--- Begin Input rows ---
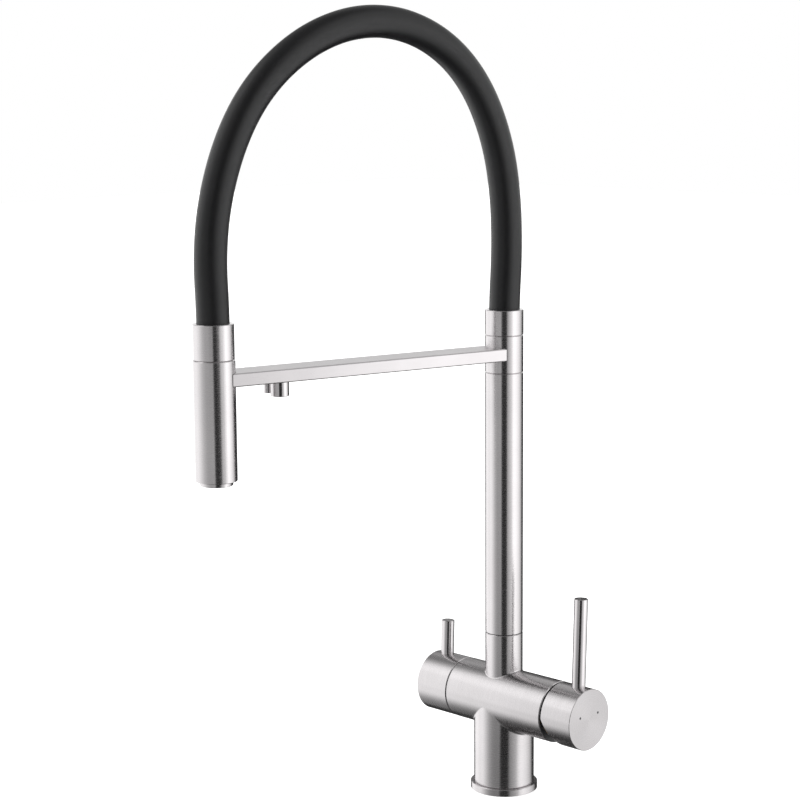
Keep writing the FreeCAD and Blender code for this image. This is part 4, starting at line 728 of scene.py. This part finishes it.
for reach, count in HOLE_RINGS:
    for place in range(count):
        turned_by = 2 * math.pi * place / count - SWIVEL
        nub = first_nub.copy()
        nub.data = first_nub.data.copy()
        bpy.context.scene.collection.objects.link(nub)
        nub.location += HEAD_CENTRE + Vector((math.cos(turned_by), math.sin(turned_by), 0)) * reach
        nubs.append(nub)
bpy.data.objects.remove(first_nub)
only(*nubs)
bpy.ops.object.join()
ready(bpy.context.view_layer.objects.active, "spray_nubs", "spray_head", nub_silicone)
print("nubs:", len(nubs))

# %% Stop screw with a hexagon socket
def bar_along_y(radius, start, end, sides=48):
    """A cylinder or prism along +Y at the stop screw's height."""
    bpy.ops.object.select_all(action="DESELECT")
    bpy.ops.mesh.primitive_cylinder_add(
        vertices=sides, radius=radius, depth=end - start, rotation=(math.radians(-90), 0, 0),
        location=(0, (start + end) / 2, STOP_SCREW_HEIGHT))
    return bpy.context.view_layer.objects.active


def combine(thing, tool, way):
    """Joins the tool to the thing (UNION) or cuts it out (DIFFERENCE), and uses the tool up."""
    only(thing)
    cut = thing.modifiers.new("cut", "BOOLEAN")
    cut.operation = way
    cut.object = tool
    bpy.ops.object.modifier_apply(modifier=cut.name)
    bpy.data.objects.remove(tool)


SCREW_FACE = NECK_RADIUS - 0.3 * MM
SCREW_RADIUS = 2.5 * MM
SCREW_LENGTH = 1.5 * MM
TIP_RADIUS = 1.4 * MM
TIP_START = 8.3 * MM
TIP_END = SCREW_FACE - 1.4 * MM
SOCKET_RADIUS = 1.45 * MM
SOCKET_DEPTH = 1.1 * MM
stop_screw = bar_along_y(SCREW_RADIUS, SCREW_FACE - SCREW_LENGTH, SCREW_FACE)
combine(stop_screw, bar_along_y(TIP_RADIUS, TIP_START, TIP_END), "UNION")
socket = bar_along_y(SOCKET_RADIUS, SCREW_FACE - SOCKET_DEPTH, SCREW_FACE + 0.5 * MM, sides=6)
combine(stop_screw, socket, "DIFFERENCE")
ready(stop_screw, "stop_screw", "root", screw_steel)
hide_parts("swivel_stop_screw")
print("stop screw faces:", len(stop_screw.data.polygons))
--- End Input rows ---
--- Begin Input rows ---
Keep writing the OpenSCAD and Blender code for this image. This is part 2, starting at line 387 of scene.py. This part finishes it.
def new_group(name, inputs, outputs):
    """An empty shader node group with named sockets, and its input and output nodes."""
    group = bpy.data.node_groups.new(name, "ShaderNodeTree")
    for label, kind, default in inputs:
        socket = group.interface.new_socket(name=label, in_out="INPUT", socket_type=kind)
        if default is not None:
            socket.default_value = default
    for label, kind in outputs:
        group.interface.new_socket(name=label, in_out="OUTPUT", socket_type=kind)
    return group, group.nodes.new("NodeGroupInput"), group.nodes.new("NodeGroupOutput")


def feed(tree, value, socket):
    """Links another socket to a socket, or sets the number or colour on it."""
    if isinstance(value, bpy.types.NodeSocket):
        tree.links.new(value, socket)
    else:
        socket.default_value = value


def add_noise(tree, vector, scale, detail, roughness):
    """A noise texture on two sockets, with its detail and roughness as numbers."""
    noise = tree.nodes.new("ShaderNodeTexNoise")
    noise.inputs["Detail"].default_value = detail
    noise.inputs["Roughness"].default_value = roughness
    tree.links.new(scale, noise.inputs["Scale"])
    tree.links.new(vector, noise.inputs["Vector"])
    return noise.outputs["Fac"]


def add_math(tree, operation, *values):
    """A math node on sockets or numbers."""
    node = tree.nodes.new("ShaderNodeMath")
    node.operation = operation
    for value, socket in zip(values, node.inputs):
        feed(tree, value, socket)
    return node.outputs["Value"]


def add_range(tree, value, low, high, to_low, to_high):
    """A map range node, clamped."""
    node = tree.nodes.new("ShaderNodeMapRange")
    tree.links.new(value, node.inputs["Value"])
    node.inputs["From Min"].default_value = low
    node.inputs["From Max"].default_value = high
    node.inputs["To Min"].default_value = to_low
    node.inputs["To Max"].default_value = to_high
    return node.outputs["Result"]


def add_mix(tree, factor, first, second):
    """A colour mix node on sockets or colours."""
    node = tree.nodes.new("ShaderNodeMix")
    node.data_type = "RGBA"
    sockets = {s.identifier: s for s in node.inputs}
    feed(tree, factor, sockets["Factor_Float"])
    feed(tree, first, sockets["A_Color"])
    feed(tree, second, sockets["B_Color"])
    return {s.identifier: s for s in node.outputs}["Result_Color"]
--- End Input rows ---
What you have to do – Go back over the listing above and copy exactly the lines that begin at the line with "Keep writing the FreeCAD" and stop after the line with "return bpy.context.view_layer.objects.active"; leave out every other line.

Answer to this task –
Keep writing the FreeCAD and Blender code for this image. This is part 4, starting at line 728 of scene.py. This part finishes it.
for reach, count in HOLE_RINGS:
    for place in range(count):
        turned_by = 2 * math.pi * place / count - SWIVEL
        nub = first_nub.copy()
        nub.data = first_nub.data.copy()
        bpy.context.scene.collection.objects.link(nub)
        nub.location += HEAD_CENTRE + Vector((math.cos(turned_by), math.sin(turned_by), 0)) * reach
        nubs.append(nub)
bpy.data.objects.remove(first_nub)
only(*nubs)
bpy.ops.object.join()
ready(bpy.context.view_layer.objects.active, "spray_nubs", "spray_head", nub_silicone)
print("nubs:", len(nubs))

# %% Stop screw with a hexagon socket
def bar_along_y(radius, start, end, sides=48):
    """A cylinder or prism along +Y at the stop screw's height."""
    bpy.ops.object.select_all(action="DESELECT")
    bpy.ops.mesh.primitive_cylinder_add(
        vertices=sides, radius=radius, depth=end - start, rotation=(math.radians(-90), 0, 0),
        location=(0, (start + end) / 2, STOP_SCREW_HEIGHT))
    return bpy.context.view_layer.objects.active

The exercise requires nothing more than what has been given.